Abandoned installations, often referred to in the industry as “orphaned solar plants,” typically operate far below their designed capacity, leading to prolonged downtime and escalating financial losses.
Though the issue is not widespread in the country as of now, industry specialists point out that it could affect the energy sector and land if not addressed in time.
Preventing "orphaned" solar plants starts with recognising that solar is a 25-year asset, and accountability must match that lifespan. The first line of defence is a strict vetting process — partnering only with EPC players who have a proven market existence of over five years.
Speaking to The Secretariat, Karthik Raju, Executive Director, Atria Renewable, said that the initial three to five years comprise the most-volatile period for solar startups, so an EPC that has survived policy shifts like GST changes or ALMM scheme implementation and multiple market cycles is statistically more likely to remain present a decade from now.
A five-year history allows consumers to verify the Performance Ratio of older projects — if plants commissioned in 2020 are still operating at around 90% of rated capacity, that is a clear signal of long-term reliability
— Karthik Raju, Executive Director, Atria Renewable
Industry experts stress that choosing a financially stable and experienced installer is critical for protecting a solar investment over its entire lifecycle.
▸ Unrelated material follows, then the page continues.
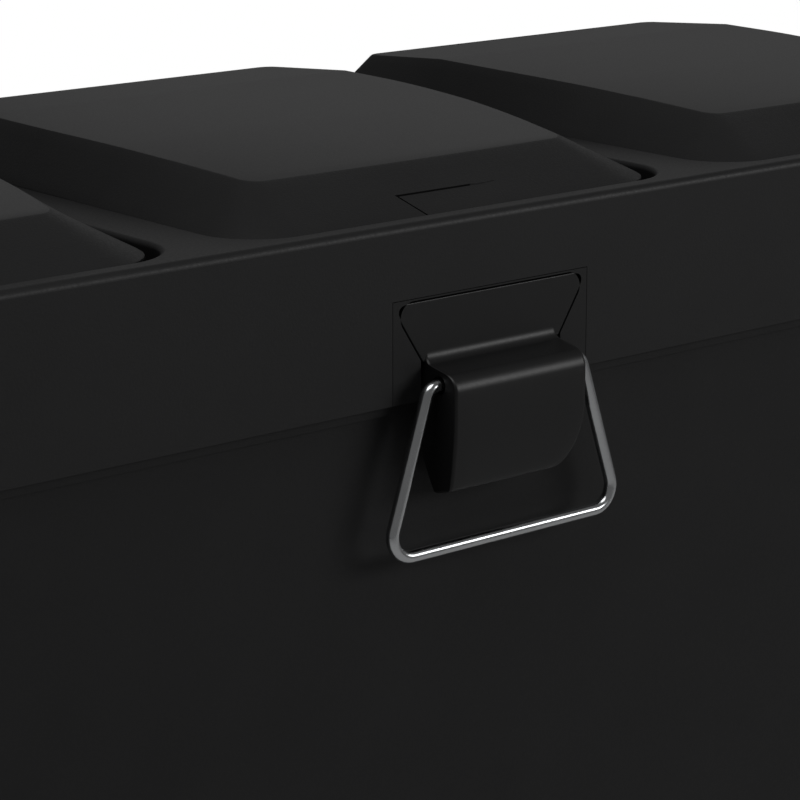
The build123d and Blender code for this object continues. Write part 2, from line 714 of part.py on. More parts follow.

Many low-cost EPC players enter the market, execute installations aggressively, and then shut operations or shift focus, leaving customers stranded. When installers vanish, plant owners suffer not only from technical issues but also from extended ROI periods, as generation losses continue year after year.
“Ultimately, the industry must move beyond the ‘L1’ or lowest-bidder mentality. Extremely low quotes often reflect compromises in galvanisation, earthing, or cabling — issues that surface years later as corrosion, inverter failures, or fire risks. Investing in experienced EPC partners may raise upfront costs, but it protects long-term generation and keeps the Levelized Cost of Energy (LCOE) low across the plant’s 25-year lifecycle,” Raju added.
With solar plants expected to operate for more than two decades, the industry believes that professional O&M services and long-term maintenance contracts will play a critical role in sustaining India’s renewable energy ambitions.
Regulators can also support this shift by encouraging better practices, such as tracking plant performance over time and favouring EPCs with strong maintenance records. At the same time, modern monitoring technologies now allow EPCs to detect issues early and fix them before they impact output
— Ankit Patidar, Director & CMO, Shakti Pumps
Plant owners are increasingly seeking dependable service providers capable of offering regular inspections, performance monitoring, and timely corrective action.
As of early Jan 31, 2026, India’s total cumulative solar power capacity has surpassed 140 GW, making it one of the world’s fastest adopters of solar energy. The capacity consists of substantial ground-mounted, rooftop, and off-grid and hybrid solar installations.
Driven by renewables and grid upgrades, India already surpassed 500 GW of total installed electricity capacity. The country is now aiming to achieve 500 GW of non-fossil fuel capacity by 2030. Solar power is the primary driver.